Task goal — Output each line of the material exactly as it stands.

Data section —

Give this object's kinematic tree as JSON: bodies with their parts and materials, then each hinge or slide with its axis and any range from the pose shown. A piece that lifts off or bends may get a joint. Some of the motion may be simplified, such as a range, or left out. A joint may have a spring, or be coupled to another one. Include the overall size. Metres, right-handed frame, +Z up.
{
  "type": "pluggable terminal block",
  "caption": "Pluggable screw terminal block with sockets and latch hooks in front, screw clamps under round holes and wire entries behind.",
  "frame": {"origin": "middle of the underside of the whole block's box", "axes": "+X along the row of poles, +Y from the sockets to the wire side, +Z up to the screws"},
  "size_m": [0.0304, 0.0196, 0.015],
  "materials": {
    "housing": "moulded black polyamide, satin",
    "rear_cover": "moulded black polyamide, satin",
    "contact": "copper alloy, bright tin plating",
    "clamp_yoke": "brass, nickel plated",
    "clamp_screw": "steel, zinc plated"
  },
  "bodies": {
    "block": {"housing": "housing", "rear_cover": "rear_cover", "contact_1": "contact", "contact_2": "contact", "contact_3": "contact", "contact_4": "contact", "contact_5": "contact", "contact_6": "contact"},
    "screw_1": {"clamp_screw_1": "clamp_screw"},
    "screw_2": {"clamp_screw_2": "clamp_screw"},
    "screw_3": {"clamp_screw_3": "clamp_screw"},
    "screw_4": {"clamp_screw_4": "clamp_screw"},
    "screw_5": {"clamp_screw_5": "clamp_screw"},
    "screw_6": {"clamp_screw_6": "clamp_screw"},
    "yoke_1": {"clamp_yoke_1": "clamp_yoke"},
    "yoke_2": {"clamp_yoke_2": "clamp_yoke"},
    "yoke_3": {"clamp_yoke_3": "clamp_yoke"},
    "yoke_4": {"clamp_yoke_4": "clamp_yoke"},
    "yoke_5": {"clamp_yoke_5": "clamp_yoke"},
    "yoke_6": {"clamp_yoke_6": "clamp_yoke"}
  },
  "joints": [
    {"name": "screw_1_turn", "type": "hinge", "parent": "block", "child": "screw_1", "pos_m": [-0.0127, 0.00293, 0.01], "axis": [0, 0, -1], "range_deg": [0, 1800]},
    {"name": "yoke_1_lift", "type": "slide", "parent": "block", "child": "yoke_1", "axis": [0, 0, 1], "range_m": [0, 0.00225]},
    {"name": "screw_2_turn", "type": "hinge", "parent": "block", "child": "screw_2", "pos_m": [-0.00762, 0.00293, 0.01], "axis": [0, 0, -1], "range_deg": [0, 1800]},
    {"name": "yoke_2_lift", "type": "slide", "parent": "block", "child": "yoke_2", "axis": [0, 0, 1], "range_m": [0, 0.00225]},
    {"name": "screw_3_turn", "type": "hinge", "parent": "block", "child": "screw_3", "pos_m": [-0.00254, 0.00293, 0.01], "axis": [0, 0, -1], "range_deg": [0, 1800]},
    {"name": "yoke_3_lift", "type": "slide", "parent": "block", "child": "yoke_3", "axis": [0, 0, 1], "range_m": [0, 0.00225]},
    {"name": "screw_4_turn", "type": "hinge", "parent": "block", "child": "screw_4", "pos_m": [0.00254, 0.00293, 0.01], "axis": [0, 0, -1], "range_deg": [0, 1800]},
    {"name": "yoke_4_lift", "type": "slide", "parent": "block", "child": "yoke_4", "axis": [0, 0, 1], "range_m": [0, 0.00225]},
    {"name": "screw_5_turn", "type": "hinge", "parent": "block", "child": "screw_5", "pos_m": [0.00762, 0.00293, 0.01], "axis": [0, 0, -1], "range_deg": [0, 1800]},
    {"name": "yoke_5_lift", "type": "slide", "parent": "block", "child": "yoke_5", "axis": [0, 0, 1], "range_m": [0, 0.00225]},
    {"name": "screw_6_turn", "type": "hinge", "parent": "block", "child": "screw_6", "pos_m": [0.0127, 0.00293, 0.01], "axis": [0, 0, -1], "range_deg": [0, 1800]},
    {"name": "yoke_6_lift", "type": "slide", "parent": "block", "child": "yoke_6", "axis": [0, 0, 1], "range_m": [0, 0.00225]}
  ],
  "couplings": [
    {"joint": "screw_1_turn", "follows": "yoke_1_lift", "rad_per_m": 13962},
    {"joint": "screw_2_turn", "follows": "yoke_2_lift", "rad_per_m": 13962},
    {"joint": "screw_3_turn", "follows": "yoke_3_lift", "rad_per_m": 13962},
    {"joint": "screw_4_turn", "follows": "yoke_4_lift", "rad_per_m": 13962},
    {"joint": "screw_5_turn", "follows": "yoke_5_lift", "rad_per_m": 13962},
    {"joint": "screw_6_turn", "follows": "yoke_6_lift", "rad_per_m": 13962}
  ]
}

Output of the exercise —
Give this object's kinematic tree as JSON: bodies with their parts and materials, then each hinge or slide with its axis and any range from the pose shown. A piece that lifts off or bends may get a joint. Some of the motion may be simplified, such as a range, or left out. A joint may have a spring, or be coupled to another one. Include the overall size. Metres, right-handed frame, +Z up.
{
  "type": "pluggable terminal block",
  "caption": "Pluggable screw terminal block with sockets and latch hooks in front, screw clamps under round holes and wire entries behind.",
  "frame": {"origin": "middle of the underside of the whole block's box", "axes": "+X along the row of poles, +Y from the sockets to the wire side, +Z up to the screws"},
  "size_m": [0.0304, 0.0196, 0.015],
  "materials": {
    "housing": "moulded black polyamide, satin",
    "rear_cover": "moulded black polyamide, satin",
    "contact": "copper alloy, bright tin plating",
    "clamp_yoke": "brass, nickel plated",
    "clamp_screw": "steel, zinc plated"
  },
  "bodies": {
    "block": {"housing": "housing", "rear_cover": "rear_cover", "contact_1": "contact", "contact_2": "contact", "contact_3": "contact", "contact_4": "contact", "contact_5": "contact", "contact_6": "contact"},
    "screw_1": {"clamp_screw_1": "clamp_screw"},
    "screw_2": {"clamp_screw_2": "clamp_screw"},
    "screw_3": {"clamp_screw_3": "clamp_screw"},
    "screw_4": {"clamp_screw_4": "clamp_screw"},
    "screw_5": {"clamp_screw_5": "clamp_screw"},
    "screw_6": {"clamp_screw_6": "clamp_screw"},
    "yoke_1": {"clamp_yoke_1": "clamp_yoke"},
    "yoke_2": {"clamp_yoke_2": "clamp_yoke"},
    "yoke_3": {"clamp_yoke_3": "clamp_yoke"},
    "yoke_4": {"clamp_yoke_4": "clamp_yoke"},
    "yoke_5": {"clamp_yoke_5": "clamp_yoke"},
    "yoke_6": {"clamp_yoke_6": "clamp_yoke"}
  },
  "joints": [
    {"name": "screw_1_turn", "type": "hinge", "parent": "block", "child": "screw_1", "pos_m": [-0.0127, 0.00293, 0.01], "axis": [0, 0, -1], "range_deg": [0, 1800]},
    {"name": "yoke_1_lift", "type": "slide", "parent": "block", "child": "yoke_1", "axis": [0, 0, 1], "range_m": [0, 0.00225]},
    {"name": "screw_2_turn", "type": "hinge", "parent": "block", "child": "screw_2", "pos_m": [-0.00762, 0.00293, 0.01], "axis": [0, 0, -1], "range_deg": [0, 1800]},
    {"name": "yoke_2_lift", "type": "slide", "parent": "block", "child": "yoke_2", "axis": [0, 0, 1], "range_m": [0, 0.00225]},
    {"name": "screw_3_turn", "type": "hinge", "parent": "block", "child": "screw_3", "pos_m": [-0.00254, 0.00293, 0.01], "axis": [0, 0, -1], "range_deg": [0, 1800]},
    {"name": "yoke_3_lift", "type": "slide", "parent": "block", "child": "yoke_3", "axis": [0, 0, 1], "range_m": [0, 0.00225]},
    {"name": "screw_4_turn", "type": "hinge", "parent": "block", "child": "screw_4", "pos_m": [0.00254, 0.00293, 0.01], "axis": [0, 0, -1], "range_deg": [0, 1800]},
    {"name": "yoke_4_lift", "type": "slide", "parent": "block", "child": "yoke_4", "axis": [0, 0, 1], "range_m": [0, 0.00225]},
    {"name": "screw_5_turn", "type": "hinge", "parent": "block", "child": "screw_5", "pos_m": [0.00762, 0.00293, 0.01], "axis": [0, 0, -1], "range_deg": [0, 1800]},
    {"name": "yoke_5_lift", "type": "slide", "parent": "block", "child": "yoke_5", "axis": [0, 0, 1], "range_m": [0, 0.00225]},
    {"name": "screw_6_turn", "type": "hinge", "parent": "block", "child": "screw_6", "pos_m": [0.0127, 0.00293, 0.01], "axis": [0, 0, -1], "range_deg": [0, 1800]},
    {"name": "yoke_6_lift", "type": "slide", "parent": "block", "child": "yoke_6", "axis": [0, 0, 1], "range_m": [0, 0.00225]}
  ],
  "couplings": [
    {"joint": "screw_1_turn", "follows": "yoke_1_lift", "rad_per_m": 13962},
    {"joint": "screw_2_turn", "follows": "yoke_2_lift", "rad_per_m": 13962},
    {"joint": "screw_3_turn", "follows": "yoke_3_lift", "rad_per_m": 13962},
    {"joint": "screw_4_turn", "follows": "yoke_4_lift", "rad_per_m": 13962},
    {"joint": "screw_5_turn", "follows": "yoke_5_lift", "rad_per_m": 13962},
    {"joint": "screw_6_turn", "follows": "yoke_6_lift", "rad_per_m": 13962}
  ]
}